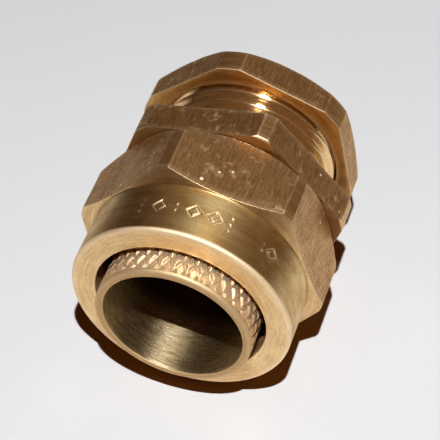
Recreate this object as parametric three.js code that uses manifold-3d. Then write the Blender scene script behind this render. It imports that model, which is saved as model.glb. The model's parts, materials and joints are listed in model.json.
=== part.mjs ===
---
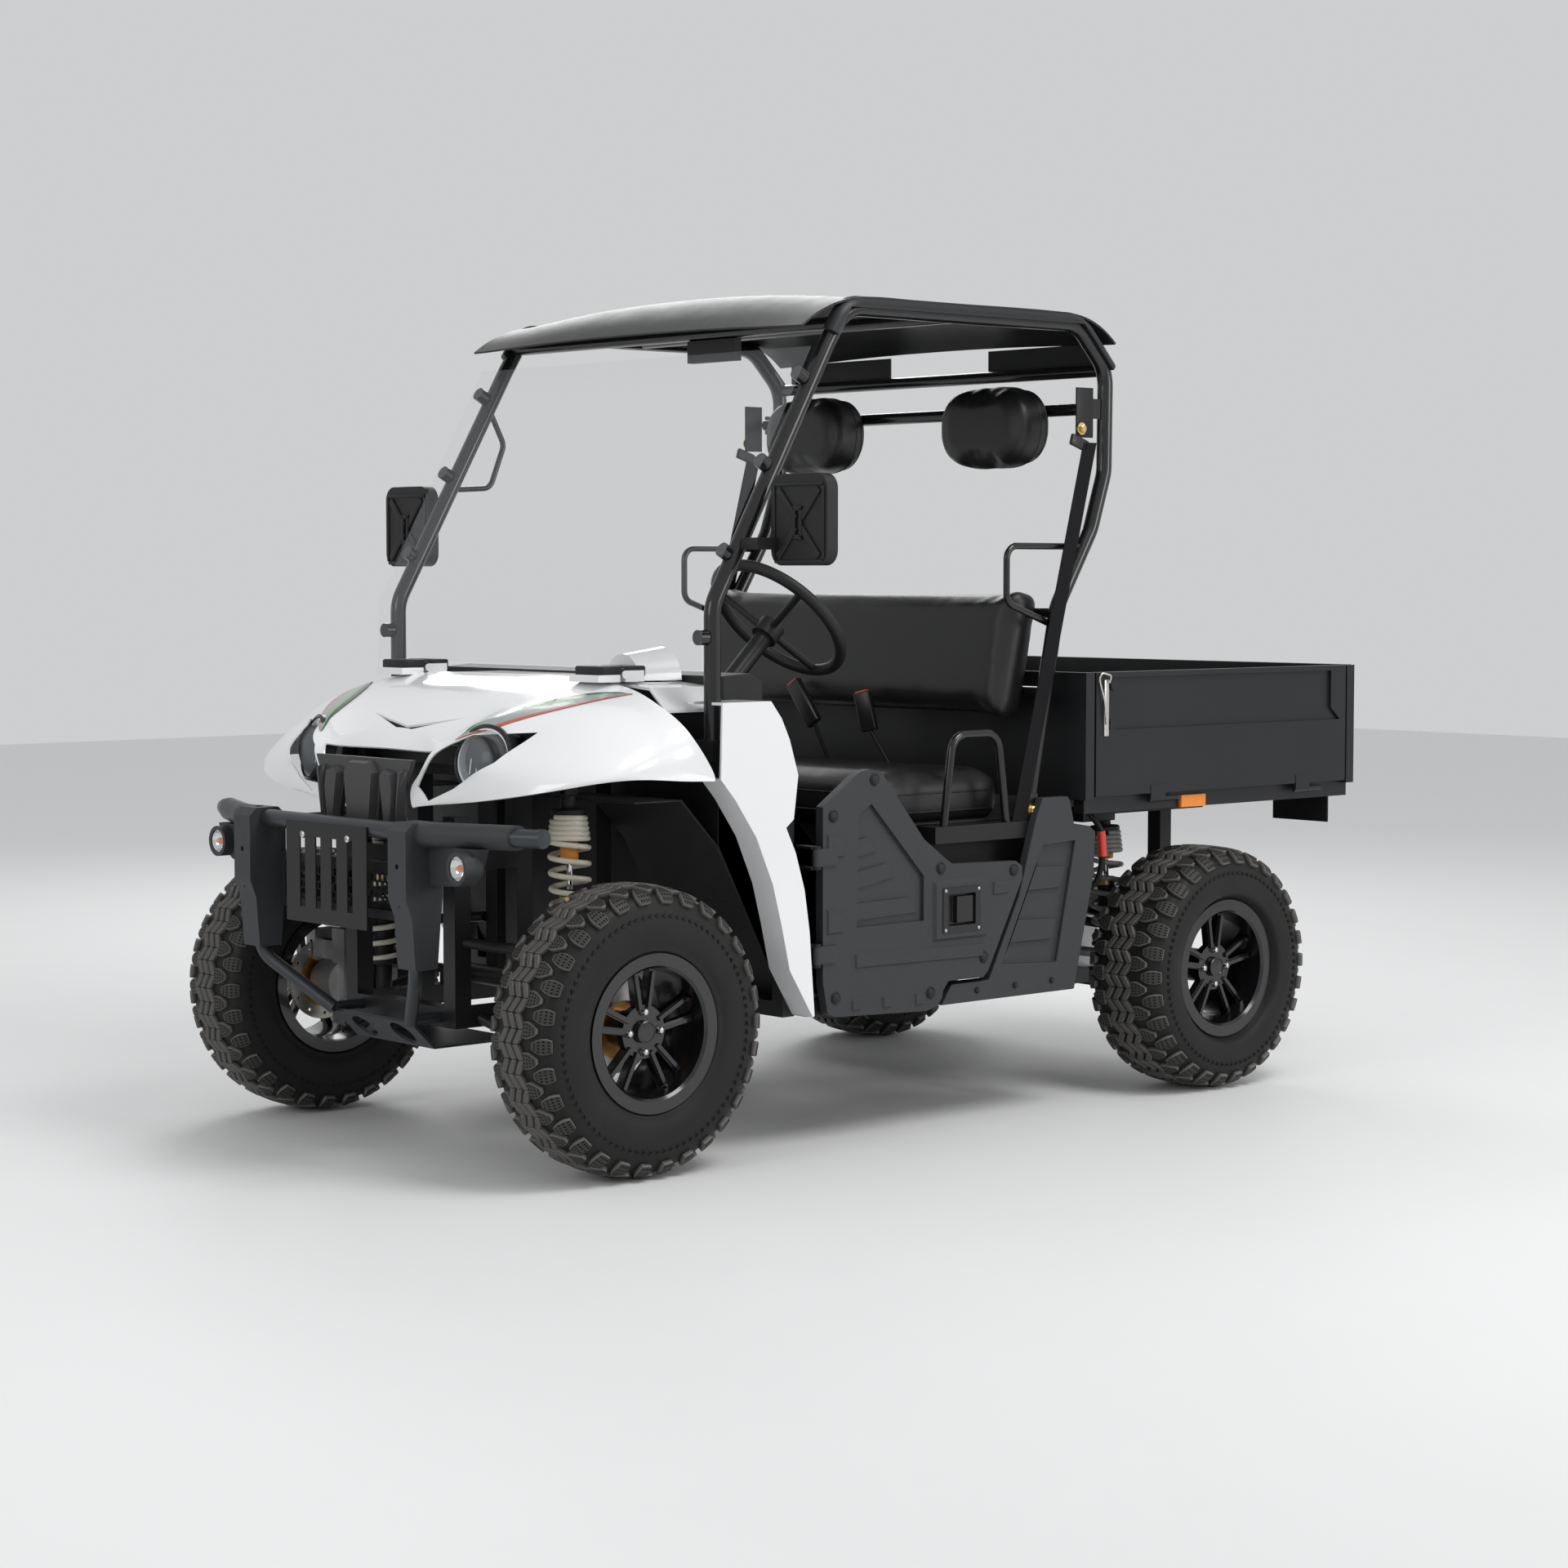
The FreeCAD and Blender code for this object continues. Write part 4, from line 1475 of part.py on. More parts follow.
...
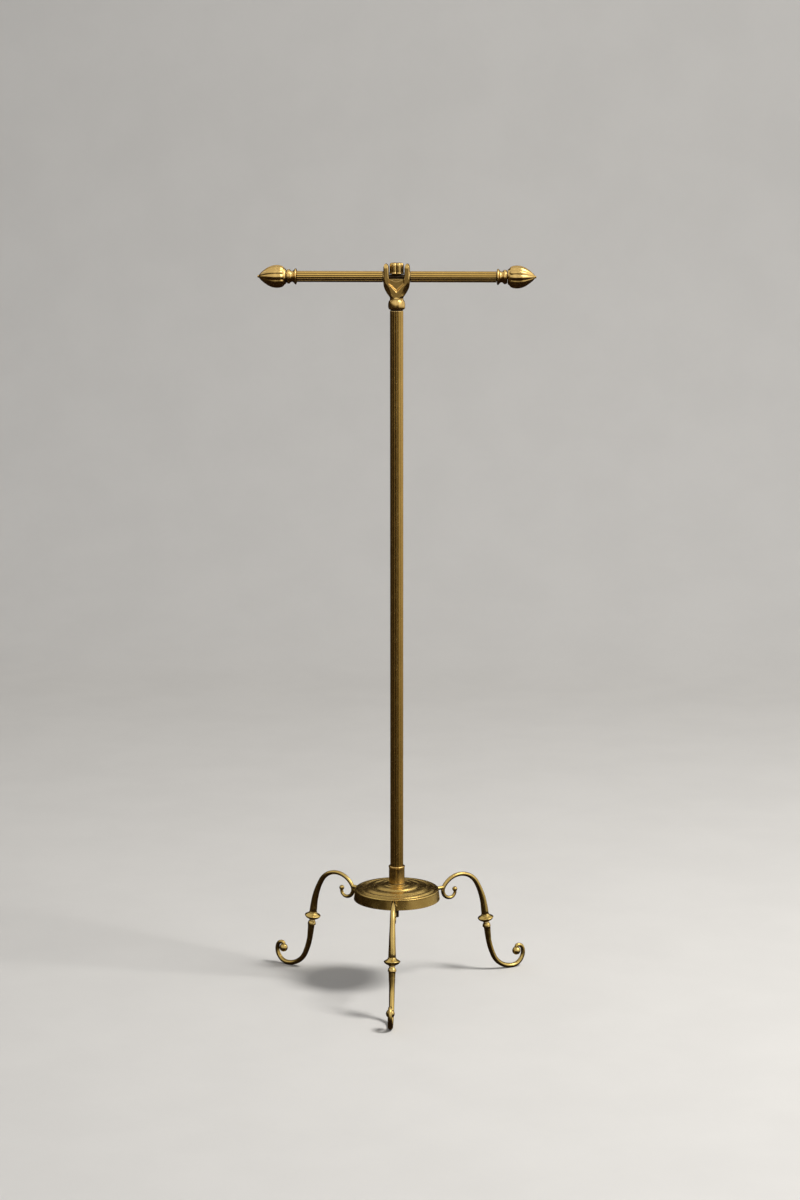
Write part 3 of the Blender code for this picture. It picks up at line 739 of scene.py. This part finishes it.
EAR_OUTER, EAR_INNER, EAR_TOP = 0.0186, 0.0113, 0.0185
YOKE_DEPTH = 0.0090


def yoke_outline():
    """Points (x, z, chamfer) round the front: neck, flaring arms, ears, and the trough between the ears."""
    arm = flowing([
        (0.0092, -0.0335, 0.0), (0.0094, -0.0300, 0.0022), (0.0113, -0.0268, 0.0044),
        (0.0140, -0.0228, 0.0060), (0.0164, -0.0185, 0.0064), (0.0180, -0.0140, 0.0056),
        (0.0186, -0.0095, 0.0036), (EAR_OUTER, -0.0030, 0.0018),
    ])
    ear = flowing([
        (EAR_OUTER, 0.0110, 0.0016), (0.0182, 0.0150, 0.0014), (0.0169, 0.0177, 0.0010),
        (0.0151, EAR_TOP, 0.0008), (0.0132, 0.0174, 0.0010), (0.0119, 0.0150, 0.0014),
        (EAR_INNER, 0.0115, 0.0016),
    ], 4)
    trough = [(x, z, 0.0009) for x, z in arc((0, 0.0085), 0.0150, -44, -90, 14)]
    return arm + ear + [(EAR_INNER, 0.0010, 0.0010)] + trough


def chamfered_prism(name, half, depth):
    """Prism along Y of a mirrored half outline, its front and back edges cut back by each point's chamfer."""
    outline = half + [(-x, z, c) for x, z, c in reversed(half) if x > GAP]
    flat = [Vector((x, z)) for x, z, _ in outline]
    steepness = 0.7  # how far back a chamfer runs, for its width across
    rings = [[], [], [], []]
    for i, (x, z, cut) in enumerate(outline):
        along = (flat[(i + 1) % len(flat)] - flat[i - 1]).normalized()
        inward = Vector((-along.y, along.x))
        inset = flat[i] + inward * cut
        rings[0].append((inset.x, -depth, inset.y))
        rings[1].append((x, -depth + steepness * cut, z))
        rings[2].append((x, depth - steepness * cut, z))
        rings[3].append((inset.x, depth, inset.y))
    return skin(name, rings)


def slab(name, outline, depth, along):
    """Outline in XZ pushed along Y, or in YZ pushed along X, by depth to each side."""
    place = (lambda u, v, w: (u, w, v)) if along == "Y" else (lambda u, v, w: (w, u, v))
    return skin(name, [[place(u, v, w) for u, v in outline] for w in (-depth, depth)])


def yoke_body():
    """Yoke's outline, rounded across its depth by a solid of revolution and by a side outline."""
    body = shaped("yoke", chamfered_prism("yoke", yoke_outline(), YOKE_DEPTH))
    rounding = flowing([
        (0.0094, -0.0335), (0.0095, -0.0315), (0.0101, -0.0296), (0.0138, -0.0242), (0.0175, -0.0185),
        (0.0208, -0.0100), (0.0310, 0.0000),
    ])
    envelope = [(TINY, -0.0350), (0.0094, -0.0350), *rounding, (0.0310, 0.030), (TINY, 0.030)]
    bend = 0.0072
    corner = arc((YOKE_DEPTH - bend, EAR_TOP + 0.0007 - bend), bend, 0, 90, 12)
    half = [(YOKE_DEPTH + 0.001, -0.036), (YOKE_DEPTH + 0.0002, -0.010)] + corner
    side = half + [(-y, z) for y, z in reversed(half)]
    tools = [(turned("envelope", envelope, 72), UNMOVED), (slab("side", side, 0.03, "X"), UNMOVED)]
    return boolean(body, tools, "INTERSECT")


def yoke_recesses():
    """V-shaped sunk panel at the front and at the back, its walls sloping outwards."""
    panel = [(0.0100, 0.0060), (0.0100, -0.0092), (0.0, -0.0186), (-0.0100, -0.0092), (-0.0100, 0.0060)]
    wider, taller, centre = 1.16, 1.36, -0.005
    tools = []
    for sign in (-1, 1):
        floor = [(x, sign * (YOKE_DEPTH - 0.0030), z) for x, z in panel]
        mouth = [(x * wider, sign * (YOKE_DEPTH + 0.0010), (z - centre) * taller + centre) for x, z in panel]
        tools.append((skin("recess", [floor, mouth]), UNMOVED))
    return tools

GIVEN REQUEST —
The lines to transcribe begin at the line with "Write part 3" and end at the line with "YOKE_DEPTH = 0.0090"; copy them exactly, both ends included.

TASK ANSWER —
Write part 3 of the Blender code for this picture. It picks up at line 739 of scene.py. This part finishes it.
EAR_OUTER, EAR_INNER, EAR_TOP = 0.0186, 0.0113, 0.0185
YOKE_DEPTH = 0.0090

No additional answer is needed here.